What is striking about the findings is that the majority of Power Flour challenges are outside the company’s control. These include a lack of market signalling mechanisms to control the nutritional quality of its products, low consumer awareness about nutrition, and weak distribution channels to reach the most vulnerable areas.3 These create an environment where it is very difficult for businesses to produce fortified products at affordable prices. On the other hand, Power Foods’ experience of selling RUTF exemplifies how, having the quality, demand and distribution channels guaranteed by donors like UNICEF, these products reach their targeted population. However, RTUF is typically used in emergency situations only. Sustainability and funding are the critical challenges for non-profit distribution models.


How can these challenges be overcome?

Power Foods has proven successful at developing a business model selling nutrient-rich foods, well-known for its high-quality products and commitment to nutrition; however, it has not succeeded at making these products both available and affordable to low-income groups.

Chronic undernutrition affects over 30% of all children in Tanzania; it is clear that public distribution, or private business alone are not enough.

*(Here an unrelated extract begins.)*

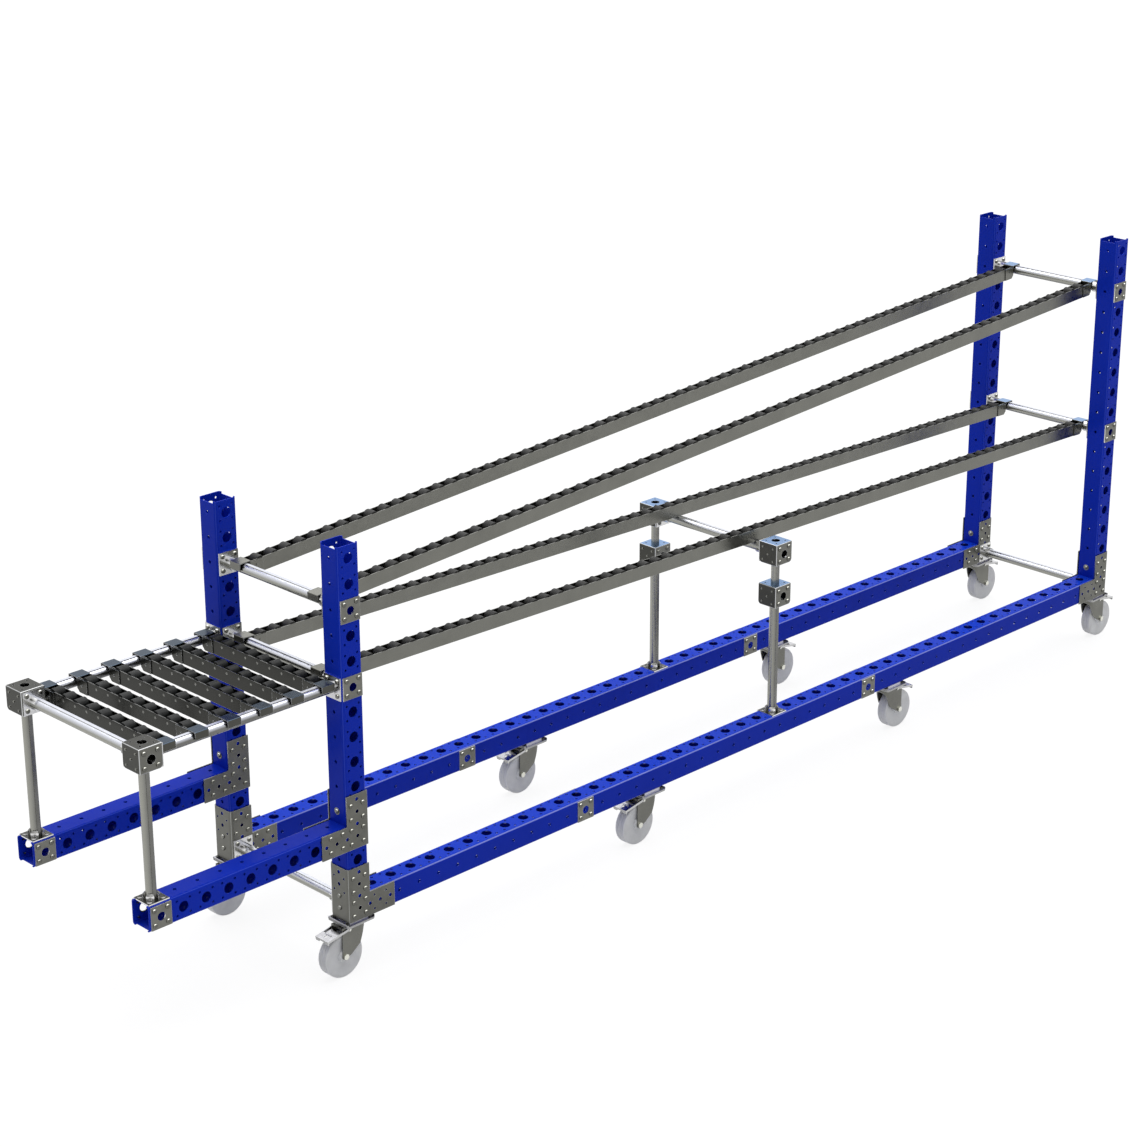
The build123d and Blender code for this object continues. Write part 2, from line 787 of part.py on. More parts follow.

In order to cover this gap, a holistic approach is required, with alliances that target systemic changes and involve other stakeholders, like governments, donors or civil society. Collaborative initiatives like running nutrition behaviour change communications and campaigns, or creating certification schemes for particular products.

The recent launch of the SUN business network in Tanzania, with more than 100 organisations, local companies, multinationals, UN, government, civil society, is an example of this collaboration. However, it is necessary to follow its activities to ensure they target structural nutritional challenges. They might find helpful the recommendations of this case study on how to collaborate with businesses to catalyse their potential.

By Maria del Mar Maestre Morales, Research Assistant, Institute of Development Studies

  1. See Ewan Robinson’s blog about the success and challenges of this product in Ghana.
  2. RUTF stands for ready-to-use therapeutic food and it is used for the treatment of severe acute malnutrition. For a more detailed discussion about these products, see Lybbert (2011)
  3. These constraints have also been encountered by businesses in other African countries, see Anim-Soumah et al (2013) and Robinson and Humphrey (2013) for examples of this.